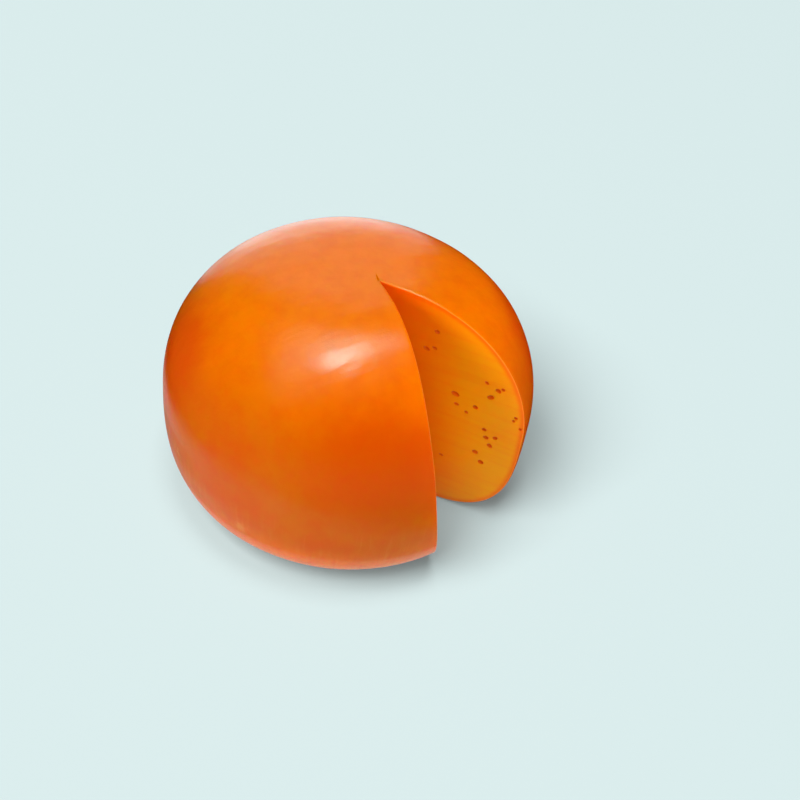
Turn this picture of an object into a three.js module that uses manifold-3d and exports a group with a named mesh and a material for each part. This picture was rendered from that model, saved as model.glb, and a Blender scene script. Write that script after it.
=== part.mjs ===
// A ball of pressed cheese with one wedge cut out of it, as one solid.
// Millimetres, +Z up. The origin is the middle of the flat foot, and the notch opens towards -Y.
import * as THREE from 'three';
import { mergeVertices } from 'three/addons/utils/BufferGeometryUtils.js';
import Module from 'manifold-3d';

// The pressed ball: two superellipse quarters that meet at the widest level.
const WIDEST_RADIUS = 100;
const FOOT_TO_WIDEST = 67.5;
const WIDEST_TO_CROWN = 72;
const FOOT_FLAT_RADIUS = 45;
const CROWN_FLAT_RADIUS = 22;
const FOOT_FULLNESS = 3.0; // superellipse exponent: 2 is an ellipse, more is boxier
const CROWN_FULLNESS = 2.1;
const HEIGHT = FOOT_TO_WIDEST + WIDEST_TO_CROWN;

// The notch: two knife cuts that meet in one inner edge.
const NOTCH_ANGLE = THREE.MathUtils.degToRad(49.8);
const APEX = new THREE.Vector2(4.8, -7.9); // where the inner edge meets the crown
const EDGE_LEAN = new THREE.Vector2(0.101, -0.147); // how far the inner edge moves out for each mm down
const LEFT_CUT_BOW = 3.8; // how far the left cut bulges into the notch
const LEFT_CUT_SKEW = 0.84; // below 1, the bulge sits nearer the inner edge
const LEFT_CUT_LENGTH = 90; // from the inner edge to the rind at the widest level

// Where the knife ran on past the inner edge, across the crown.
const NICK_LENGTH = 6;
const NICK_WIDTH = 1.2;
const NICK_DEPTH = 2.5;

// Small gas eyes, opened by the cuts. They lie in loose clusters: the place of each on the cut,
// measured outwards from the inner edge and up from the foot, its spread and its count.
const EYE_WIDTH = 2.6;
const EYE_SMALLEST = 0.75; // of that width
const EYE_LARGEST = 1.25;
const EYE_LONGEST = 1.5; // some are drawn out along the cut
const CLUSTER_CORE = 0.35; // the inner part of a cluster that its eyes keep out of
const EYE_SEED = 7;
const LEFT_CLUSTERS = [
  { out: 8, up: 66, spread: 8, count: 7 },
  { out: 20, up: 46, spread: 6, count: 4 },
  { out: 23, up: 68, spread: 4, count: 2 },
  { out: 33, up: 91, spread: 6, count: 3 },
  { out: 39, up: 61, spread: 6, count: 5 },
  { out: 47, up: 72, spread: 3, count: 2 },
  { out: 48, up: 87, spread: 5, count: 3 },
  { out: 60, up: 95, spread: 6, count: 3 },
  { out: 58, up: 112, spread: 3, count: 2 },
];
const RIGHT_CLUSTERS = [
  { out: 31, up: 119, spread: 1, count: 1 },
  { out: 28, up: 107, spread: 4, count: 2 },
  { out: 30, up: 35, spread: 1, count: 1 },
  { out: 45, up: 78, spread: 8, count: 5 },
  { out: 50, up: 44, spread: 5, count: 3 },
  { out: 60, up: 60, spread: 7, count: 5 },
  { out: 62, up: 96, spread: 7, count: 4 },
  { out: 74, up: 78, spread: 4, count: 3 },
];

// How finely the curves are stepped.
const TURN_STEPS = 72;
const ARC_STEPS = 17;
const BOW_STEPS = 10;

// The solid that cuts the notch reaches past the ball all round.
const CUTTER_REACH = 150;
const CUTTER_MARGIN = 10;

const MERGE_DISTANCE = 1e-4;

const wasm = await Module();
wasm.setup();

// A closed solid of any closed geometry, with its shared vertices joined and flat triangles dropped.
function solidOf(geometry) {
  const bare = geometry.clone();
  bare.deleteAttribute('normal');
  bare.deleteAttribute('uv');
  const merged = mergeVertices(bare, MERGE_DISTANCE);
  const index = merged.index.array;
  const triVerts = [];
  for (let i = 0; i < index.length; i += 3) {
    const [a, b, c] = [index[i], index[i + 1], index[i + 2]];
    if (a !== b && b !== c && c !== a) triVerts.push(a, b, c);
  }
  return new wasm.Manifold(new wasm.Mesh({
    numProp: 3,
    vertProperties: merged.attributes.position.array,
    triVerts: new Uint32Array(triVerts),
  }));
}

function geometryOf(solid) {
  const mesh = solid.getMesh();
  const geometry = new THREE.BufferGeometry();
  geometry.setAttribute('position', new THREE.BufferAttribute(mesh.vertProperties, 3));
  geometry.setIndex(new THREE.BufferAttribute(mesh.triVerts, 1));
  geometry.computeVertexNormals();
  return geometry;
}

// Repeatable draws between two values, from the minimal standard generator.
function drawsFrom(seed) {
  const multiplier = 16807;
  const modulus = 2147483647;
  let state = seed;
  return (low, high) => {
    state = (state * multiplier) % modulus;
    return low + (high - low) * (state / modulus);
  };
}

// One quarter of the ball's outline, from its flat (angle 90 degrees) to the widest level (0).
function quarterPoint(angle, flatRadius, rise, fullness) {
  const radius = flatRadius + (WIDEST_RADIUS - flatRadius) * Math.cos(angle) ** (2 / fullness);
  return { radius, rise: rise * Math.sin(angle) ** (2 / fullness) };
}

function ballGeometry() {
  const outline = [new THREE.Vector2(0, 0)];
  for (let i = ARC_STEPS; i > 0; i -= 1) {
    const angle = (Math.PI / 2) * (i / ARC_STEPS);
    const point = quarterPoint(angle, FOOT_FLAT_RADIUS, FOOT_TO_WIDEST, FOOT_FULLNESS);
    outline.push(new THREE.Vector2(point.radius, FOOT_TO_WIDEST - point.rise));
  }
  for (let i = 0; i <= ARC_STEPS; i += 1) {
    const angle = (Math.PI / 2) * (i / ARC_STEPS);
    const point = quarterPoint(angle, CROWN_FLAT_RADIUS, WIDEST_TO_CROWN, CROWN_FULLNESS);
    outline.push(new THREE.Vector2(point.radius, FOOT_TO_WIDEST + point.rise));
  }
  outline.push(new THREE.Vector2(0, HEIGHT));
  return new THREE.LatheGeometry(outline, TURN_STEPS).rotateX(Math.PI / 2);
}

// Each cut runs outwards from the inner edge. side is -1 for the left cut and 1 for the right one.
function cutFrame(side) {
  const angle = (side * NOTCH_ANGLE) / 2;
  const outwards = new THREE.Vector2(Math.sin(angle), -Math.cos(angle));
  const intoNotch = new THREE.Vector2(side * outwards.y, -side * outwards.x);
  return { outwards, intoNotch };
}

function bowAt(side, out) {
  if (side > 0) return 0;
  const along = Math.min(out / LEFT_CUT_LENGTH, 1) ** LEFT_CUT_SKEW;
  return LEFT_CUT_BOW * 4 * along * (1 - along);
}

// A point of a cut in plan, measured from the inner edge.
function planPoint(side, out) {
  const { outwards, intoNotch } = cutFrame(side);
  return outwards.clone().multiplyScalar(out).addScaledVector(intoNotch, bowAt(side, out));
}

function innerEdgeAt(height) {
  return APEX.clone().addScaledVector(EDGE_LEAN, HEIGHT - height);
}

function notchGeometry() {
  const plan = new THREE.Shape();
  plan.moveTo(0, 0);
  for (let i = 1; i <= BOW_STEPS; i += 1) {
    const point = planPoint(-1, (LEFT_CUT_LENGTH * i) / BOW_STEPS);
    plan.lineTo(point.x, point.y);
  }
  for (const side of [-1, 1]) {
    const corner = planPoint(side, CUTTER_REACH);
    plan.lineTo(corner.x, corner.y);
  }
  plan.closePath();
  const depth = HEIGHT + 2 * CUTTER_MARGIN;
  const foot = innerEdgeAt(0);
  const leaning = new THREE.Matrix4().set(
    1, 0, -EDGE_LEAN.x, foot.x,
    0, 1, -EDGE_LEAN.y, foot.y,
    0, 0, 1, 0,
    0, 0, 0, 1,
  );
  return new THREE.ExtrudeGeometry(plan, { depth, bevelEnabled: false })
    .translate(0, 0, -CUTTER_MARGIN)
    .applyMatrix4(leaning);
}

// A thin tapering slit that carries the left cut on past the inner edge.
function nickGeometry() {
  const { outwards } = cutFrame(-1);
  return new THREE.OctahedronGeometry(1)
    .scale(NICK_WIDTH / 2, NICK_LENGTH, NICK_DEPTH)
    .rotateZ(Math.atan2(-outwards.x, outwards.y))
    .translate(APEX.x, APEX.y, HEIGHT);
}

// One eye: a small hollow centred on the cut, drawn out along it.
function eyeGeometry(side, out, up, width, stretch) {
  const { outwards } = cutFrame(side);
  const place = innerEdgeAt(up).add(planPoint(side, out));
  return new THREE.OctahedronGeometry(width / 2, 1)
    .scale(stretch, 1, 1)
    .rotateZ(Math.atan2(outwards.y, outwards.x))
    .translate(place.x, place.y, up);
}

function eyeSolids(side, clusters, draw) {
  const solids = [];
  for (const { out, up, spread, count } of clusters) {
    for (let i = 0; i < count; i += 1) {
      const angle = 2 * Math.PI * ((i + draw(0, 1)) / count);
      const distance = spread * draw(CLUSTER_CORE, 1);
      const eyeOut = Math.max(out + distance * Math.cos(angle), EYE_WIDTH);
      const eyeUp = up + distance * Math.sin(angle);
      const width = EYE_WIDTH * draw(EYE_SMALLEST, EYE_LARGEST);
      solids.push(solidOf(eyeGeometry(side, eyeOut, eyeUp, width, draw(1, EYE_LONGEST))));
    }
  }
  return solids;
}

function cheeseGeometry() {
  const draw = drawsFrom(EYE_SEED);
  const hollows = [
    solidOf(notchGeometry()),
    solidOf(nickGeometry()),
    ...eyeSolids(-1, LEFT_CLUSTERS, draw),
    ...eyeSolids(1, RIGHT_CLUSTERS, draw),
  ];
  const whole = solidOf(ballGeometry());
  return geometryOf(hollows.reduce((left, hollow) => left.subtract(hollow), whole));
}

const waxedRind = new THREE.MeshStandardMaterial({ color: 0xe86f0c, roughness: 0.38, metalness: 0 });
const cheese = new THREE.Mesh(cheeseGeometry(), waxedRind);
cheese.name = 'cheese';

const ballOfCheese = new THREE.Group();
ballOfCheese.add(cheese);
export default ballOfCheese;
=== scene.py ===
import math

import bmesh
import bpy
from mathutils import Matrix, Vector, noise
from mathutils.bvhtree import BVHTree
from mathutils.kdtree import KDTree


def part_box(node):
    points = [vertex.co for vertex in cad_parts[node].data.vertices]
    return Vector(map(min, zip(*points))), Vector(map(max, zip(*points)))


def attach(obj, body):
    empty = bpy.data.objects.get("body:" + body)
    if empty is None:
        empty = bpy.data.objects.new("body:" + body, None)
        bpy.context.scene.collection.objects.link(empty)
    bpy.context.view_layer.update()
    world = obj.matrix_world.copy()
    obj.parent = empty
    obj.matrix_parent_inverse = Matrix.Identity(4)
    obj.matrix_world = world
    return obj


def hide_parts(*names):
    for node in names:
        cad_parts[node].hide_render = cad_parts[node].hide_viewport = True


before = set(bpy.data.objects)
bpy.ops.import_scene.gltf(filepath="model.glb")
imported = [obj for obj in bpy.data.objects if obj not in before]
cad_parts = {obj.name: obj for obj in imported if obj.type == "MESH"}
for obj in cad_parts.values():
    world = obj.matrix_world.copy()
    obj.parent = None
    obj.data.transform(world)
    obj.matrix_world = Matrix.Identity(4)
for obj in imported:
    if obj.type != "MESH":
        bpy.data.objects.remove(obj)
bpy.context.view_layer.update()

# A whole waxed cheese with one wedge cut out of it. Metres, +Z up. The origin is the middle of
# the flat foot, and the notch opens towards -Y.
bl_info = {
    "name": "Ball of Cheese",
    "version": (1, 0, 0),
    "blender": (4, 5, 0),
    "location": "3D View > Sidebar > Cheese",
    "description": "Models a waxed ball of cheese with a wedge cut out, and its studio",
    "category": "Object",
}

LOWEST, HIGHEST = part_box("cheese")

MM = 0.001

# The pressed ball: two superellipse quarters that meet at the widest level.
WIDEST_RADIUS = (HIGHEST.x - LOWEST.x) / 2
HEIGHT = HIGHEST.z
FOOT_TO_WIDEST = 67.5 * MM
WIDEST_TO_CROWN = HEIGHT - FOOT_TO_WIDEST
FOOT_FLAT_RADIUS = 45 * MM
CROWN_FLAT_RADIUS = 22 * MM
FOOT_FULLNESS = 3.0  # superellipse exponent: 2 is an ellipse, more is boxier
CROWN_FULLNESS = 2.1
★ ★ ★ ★
▶ _WORK TO COMPLETE_
Using the material above, quote the first line and each line after it, stopping at and including the line that holds "const NICK_DEPTH = 2.5;".

▶ _RESPONSE TO THE EXERCISE_
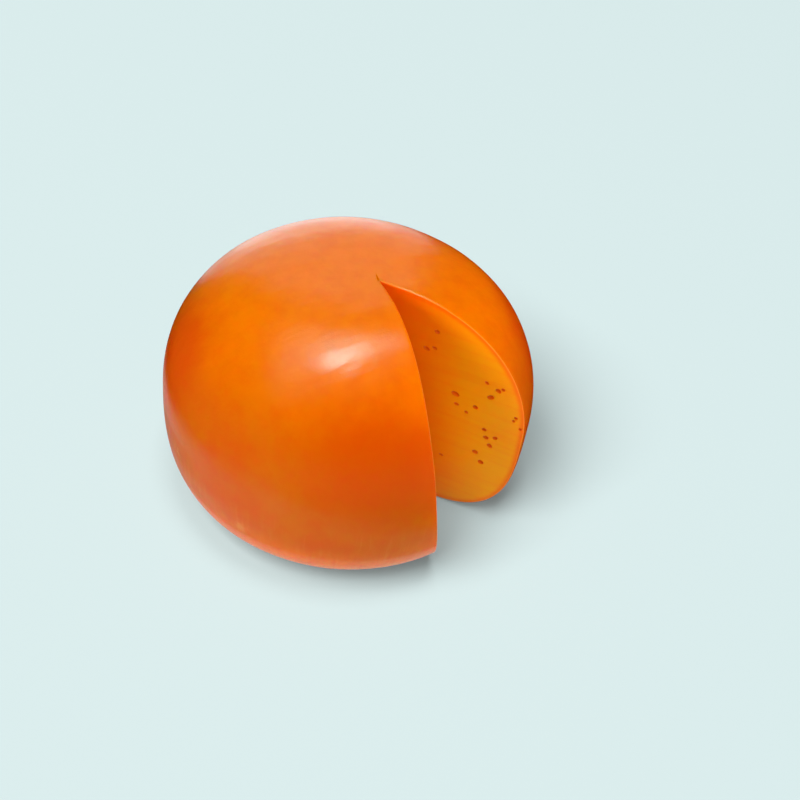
Turn this picture of an object into a three.js module that uses manifold-3d and exports a group with a named mesh and a material for each part. This picture was rendered from that model, saved as model.glb, and a Blender scene script. Write that script after it.
=== part.mjs ===
// A ball of pressed cheese with one wedge cut out of it, as one solid.
// Millimetres, +Z up. The origin is the middle of the flat foot, and the notch opens towards -Y.
import * as THREE from 'three';
import { mergeVertices } from 'three/addons/utils/BufferGeometryUtils.js';
import Module from 'manifold-3d';

// The pressed ball: two superellipse quarters that meet at the widest level.
const WIDEST_RADIUS = 100;
const FOOT_TO_WIDEST = 67.5;
const WIDEST_TO_CROWN = 72;
const FOOT_FLAT_RADIUS = 45;
const CROWN_FLAT_RADIUS = 22;
const FOOT_FULLNESS = 3.0; // superellipse exponent: 2 is an ellipse, more is boxier
const CROWN_FULLNESS = 2.1;
const HEIGHT = FOOT_TO_WIDEST + WIDEST_TO_CROWN;

// The notch: two knife cuts that meet in one inner edge.
const NOTCH_ANGLE = THREE.MathUtils.degToRad(49.8);
const APEX = new THREE.Vector2(4.8, -7.9); // where the inner edge meets the crown
const EDGE_LEAN = new THREE.Vector2(0.101, -0.147); // how far the inner edge moves out for each mm down
const LEFT_CUT_BOW = 3.8; // how far the left cut bulges into the notch
const LEFT_CUT_SKEW = 0.84; // below 1, the bulge sits nearer the inner edge
const LEFT_CUT_LENGTH = 90; // from the inner edge to the rind at the widest level

// Where the knife ran on past the inner edge, across the crown.
const NICK_LENGTH = 6;
const NICK_WIDTH = 1.2;
const NICK_DEPTH = 2.5;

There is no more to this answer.